See also 49 CFR 180.209 “Requirements for requalification of specification cylinders”, table 1. This will give you the requalification period and minimum test pressure. See also 49 CFR §180.207 Requirements for requalification of UN pressure receptacles, table 1. The U.S. DOT allows UN composite cylinders meeting certain standards for use domestically, therefore they are an option for use in USCG approved lifeboats and rescue boats.

Structural Fire Protection

IMO’s International Code for Application of Fire Test Procedures, 2010 (2010 FTP Code) specifies that a type approval can be renewed by the Administration without retesting provided that the test report is not more than 15 years old.  This applies to approvals issued under the previous version of the FTP Code and the 2010 version.  All retesting is conducted using the test procedures in effect at the time of retesting. 


The intent of the requirement is that an approval should be able to be renewed twice, giving an approval lifetime of 15 years.  This takes into consideration that most test reports are roughly one year old when the approval is issued.

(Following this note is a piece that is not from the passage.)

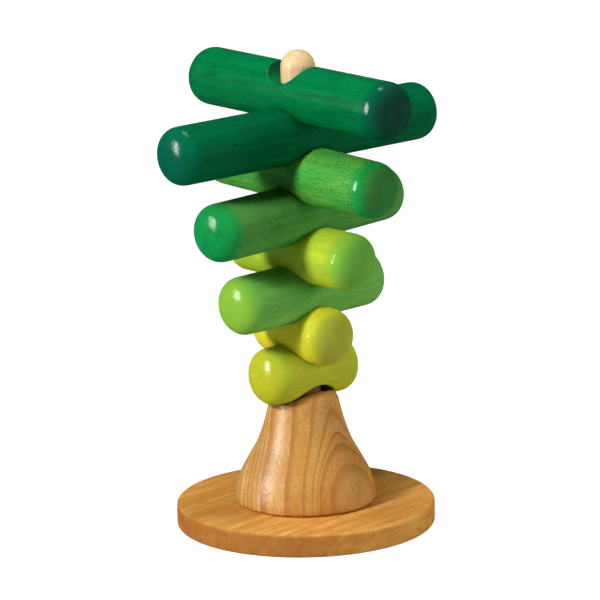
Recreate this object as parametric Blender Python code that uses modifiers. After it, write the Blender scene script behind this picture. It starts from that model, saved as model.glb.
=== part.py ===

The U.S. Coast Guard bases the age of the test report on the original date of the oldest test report at the expiration of the certificate of approval.  Age is calculated in the same manner as age for voting and buying alcohol and tobacco.  Requests for early renewals to circumvent the 15-year rule will not be honored.


When choosing an independent laboratory for approval tests, applicants should consider the life-cycle cost of the approval testing with the expected 15 years of follow-up service.